A complete 14-chapter statistics course following Allen Downey’s Think Stats structure, built from scratch using NumPy and Pandas — no black-box helper classes.
Where This Fits in the Curriculum¶
This folder is not the starting point. See math/README.md for the full sequence.
probability/part0 → part1 ← start here (randomness, Bernoulli)
↓
statistics/ch01 → ch02 ← jump here (real data + histograms)
↓
probability/part2 → part6 ← return here (distributions, motivated now)
↓
statistics/ch03 → ch14 ← finish here (inference, modeling, testing)The pivot: after ch02 (histograms), students ask “what math model fits this shape?”
That question drives them back into probability to learn Normal, Poisson, CLT.
Then they return here with the tools to go deeper.
Dataset¶
NSFG — National Survey of Family Growth (2002) A US government survey of ~13,000 women covering pregnancies, births, and health. We use it to ask increasingly sophisticated questions across all 14 chapters.
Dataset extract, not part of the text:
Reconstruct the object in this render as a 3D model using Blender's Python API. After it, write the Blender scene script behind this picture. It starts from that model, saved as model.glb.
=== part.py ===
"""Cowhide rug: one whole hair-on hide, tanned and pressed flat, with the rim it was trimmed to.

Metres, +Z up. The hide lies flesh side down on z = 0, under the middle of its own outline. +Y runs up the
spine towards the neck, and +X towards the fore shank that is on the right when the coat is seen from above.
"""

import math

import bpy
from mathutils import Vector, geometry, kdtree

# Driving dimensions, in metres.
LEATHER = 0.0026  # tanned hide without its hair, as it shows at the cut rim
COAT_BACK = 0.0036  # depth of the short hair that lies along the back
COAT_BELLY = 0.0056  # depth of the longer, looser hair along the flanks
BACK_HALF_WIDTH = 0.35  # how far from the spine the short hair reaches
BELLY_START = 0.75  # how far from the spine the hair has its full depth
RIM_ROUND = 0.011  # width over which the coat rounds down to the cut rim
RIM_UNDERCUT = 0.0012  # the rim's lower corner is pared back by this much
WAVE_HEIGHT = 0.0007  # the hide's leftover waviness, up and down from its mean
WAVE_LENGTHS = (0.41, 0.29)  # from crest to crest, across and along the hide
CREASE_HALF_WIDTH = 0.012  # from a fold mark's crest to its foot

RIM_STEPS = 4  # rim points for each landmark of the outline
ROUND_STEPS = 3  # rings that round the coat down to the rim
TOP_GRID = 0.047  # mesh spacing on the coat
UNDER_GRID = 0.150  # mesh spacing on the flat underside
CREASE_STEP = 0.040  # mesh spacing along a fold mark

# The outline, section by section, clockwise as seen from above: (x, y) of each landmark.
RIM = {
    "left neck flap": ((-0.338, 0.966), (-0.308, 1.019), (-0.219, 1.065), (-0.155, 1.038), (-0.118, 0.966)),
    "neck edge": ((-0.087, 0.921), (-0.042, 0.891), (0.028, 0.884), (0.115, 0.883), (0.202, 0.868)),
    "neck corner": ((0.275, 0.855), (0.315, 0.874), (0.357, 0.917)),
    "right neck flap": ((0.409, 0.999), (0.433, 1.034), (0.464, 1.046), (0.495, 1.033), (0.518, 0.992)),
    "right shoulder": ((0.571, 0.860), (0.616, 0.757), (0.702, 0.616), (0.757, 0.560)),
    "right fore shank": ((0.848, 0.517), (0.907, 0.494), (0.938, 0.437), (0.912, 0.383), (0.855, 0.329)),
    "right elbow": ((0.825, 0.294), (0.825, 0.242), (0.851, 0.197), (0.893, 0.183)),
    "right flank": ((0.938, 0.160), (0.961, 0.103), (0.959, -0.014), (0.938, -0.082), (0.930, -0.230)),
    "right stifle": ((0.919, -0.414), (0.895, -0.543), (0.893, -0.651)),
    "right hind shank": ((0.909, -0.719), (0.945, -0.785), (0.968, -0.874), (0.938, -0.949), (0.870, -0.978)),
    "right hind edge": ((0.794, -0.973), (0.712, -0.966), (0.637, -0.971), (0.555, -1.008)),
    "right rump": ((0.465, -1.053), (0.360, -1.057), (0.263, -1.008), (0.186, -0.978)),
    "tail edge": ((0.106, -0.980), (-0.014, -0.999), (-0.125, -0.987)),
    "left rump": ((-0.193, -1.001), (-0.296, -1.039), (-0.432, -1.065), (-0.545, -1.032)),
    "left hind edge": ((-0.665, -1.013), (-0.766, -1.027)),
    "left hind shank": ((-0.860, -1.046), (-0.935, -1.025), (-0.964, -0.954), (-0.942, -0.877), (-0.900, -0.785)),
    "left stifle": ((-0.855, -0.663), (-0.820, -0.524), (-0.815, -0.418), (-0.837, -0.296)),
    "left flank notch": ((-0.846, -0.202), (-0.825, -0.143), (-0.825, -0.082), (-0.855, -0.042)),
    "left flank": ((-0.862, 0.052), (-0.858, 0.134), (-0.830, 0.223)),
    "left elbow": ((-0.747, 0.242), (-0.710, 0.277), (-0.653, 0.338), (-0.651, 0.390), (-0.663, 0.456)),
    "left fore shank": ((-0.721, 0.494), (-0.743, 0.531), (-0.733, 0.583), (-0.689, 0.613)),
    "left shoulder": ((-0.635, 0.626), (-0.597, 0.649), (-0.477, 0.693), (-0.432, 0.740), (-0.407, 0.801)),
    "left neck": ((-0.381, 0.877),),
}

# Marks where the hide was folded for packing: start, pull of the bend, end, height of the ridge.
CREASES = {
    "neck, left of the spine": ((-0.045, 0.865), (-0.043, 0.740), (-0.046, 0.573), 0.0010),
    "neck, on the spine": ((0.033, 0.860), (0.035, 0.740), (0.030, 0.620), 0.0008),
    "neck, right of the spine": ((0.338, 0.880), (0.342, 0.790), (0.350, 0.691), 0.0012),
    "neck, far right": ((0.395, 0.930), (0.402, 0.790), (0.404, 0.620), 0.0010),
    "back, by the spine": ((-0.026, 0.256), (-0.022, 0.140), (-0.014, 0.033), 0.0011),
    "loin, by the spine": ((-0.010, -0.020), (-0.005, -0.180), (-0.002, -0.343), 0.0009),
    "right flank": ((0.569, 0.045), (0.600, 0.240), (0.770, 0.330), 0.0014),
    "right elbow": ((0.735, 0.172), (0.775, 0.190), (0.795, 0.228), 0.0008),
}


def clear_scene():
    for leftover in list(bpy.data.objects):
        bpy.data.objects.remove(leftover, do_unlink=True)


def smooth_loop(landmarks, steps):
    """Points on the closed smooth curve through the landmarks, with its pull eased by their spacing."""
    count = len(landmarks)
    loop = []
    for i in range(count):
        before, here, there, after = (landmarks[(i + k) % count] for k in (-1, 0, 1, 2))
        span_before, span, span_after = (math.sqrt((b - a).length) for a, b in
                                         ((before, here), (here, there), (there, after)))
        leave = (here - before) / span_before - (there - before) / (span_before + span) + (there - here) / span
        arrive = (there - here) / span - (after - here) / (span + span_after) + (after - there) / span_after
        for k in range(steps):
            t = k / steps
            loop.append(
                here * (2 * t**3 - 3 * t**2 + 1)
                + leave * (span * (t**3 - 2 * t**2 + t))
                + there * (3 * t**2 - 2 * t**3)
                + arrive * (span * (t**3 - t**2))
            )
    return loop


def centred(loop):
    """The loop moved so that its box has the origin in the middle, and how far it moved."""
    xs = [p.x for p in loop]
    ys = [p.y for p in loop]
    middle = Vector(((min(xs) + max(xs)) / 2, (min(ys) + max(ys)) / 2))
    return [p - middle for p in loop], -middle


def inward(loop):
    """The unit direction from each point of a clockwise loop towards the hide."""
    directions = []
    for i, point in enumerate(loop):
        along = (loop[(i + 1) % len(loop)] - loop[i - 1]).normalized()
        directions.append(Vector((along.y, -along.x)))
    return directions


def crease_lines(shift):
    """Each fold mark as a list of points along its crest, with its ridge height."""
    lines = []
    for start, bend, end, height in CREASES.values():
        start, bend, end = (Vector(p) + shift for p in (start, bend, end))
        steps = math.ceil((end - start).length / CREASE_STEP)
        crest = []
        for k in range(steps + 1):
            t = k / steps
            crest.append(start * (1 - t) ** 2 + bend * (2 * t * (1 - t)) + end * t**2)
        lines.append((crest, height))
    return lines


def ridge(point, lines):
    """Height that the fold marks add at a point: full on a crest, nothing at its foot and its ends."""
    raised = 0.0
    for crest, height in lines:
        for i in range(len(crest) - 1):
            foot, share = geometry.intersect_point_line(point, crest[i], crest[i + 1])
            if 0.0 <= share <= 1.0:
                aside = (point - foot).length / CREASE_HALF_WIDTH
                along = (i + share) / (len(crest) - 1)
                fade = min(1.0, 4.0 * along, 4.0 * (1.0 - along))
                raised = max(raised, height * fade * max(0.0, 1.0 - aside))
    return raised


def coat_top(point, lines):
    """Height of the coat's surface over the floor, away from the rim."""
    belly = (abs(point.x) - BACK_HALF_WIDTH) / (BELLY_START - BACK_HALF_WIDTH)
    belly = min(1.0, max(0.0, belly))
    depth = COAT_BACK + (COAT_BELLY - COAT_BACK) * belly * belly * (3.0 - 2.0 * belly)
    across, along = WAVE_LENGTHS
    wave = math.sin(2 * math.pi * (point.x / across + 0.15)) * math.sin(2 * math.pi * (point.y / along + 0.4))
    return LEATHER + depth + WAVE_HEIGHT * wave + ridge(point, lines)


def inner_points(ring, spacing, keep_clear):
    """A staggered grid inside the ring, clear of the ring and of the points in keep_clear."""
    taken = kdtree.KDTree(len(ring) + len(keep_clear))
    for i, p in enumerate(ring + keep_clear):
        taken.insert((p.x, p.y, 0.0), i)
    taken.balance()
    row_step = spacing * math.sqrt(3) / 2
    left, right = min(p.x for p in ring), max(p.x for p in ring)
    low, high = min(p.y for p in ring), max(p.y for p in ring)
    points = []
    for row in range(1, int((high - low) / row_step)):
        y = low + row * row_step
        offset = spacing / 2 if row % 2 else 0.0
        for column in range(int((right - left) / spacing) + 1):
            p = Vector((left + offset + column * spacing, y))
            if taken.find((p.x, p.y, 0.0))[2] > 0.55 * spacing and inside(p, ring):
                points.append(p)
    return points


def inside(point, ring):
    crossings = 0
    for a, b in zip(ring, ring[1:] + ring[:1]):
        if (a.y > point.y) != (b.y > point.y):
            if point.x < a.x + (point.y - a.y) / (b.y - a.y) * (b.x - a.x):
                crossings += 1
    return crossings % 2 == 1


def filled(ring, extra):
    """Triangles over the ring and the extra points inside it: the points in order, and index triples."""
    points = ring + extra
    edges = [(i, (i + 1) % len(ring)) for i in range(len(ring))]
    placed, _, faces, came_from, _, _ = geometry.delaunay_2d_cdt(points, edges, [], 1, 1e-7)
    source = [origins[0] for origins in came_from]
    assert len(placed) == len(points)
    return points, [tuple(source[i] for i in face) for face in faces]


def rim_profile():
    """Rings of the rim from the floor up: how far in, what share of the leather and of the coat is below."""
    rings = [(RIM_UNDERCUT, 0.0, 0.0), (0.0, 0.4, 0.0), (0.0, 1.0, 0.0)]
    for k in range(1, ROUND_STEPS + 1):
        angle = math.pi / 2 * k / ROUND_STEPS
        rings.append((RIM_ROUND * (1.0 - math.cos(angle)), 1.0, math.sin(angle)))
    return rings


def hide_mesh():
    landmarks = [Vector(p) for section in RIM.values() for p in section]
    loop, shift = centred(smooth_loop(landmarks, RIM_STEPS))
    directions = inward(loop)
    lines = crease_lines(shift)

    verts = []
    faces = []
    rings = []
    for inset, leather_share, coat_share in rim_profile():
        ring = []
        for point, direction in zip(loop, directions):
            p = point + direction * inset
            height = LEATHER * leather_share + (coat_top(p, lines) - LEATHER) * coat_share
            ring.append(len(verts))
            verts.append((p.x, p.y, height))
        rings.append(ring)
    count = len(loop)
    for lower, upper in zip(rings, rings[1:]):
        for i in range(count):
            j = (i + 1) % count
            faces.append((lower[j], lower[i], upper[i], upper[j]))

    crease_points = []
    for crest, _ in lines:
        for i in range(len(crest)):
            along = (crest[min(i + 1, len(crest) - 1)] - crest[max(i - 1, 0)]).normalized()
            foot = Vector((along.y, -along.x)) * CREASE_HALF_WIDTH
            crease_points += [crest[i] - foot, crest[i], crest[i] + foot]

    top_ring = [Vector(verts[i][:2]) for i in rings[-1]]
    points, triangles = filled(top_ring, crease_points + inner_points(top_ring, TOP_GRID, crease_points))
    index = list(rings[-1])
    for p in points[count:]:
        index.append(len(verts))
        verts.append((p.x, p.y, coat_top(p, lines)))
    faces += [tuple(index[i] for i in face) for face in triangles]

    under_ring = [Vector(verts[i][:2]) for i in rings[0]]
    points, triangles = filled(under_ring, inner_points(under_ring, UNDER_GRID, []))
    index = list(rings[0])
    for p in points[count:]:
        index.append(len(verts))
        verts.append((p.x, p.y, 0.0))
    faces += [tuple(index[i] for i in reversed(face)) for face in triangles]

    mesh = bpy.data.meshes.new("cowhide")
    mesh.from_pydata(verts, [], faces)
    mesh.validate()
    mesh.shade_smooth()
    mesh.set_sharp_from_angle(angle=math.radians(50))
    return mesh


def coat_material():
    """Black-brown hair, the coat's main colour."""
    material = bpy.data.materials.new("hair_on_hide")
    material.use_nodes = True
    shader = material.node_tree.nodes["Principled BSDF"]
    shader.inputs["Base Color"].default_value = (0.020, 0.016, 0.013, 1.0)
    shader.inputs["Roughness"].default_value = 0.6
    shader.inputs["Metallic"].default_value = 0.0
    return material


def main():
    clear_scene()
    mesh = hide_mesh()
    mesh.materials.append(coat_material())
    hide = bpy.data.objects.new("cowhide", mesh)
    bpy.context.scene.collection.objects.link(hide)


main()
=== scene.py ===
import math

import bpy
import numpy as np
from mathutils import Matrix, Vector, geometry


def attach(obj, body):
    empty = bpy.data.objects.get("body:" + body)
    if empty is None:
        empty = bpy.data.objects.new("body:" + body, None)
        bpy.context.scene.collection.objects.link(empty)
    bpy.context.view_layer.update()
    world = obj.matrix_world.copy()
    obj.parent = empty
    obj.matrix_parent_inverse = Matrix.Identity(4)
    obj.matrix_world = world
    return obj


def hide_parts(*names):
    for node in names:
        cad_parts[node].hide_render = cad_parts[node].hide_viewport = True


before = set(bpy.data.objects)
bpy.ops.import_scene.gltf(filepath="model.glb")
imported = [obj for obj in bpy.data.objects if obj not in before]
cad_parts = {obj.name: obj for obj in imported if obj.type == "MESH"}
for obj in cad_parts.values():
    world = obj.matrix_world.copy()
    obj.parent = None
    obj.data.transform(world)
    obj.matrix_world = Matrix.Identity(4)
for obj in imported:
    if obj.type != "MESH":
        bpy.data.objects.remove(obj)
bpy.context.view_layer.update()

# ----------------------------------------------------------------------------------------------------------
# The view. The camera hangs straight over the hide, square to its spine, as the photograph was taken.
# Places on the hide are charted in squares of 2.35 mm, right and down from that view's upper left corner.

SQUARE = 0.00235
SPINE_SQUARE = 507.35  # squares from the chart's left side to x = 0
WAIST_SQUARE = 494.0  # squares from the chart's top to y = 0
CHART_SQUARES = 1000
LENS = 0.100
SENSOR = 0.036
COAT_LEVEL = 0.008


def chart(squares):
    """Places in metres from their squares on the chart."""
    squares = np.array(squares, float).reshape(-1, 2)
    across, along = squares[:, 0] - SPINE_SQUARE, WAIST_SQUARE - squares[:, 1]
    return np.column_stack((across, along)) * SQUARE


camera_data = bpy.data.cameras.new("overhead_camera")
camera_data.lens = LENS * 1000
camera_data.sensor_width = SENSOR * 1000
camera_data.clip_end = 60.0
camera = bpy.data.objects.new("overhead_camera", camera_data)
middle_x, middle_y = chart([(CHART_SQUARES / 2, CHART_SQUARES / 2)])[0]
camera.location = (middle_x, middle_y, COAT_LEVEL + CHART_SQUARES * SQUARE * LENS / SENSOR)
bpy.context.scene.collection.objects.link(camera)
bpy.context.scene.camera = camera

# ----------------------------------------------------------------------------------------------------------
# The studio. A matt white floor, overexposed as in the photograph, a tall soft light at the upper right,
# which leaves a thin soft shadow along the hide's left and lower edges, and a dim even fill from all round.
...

python data/download_nsfg.py # run once to download raw data filesChapter Map¶
| Chapter | File | Core Question | Tool Built |
|---|---|---|---|
| 1 | ch01_eda.py | Are first babies born late? | Data loading, cleaning |
| 2 | ch02_distributions.py | What does the distribution look like? | Histogram |
| 3 | ch03_pmf.py | How do we compare unequal groups? | PMF from scratch |
| 4 | ch04_cdf.py | What percentile is your birth weight? | CDF from scratch |
| 5 | ch05_modeling.py | Can 2 numbers describe this data? | Normal, Exponential, Pareto |
| 6 | ch06_pdf.py | What is the true shape? | KDE, moments, skewness |
| 7 | ch07_relationships.py | Does age predict birth weight? | Correlation, Covariance |
| 8 | ch08_estimation.py | How good is your guess? | Bootstrap, sampling dist |
| 9 | ch09_hypothesis_testing.py | Is the first-baby effect real? | Permutation test |
| 10 | ch10_least_squares.py | What’s the best line? | OLS from scratch |
| 11 | ch11_regression.py | What predicts preterm birth? | Multiple + logistic regression |
| 12 | ch12_time_series.py | Has birth weight changed over time? | Autocorrelation, moving avg |
| 13 | ch13_survival.py | How long until next pregnancy? | Kaplan-Meier |
| 14 | ch14_analytic_methods.py | When can we skip simulation? | CLT, normal approximation |
Learning Flow¶
Every chapter follows the same structure:
Practical Question → Intuition → Math → Code (from scratch) → Simulation → InterpretationRunning a Chapter¶
cd /home/nithin/projects/cv-ml/math/statistics
python ch01_eda.pyPhilosophy¶
No black boxes. We build PMF, CDF, and hypothesis tests ourselves so you see every step.
Same dataset, deeper questions. Each chapter asks a harder question about the same data.
Simulation before formulas. We simulate first, derive the formula second.
Effect size matters as much as p-value. Statistical significance ≠ practical significance.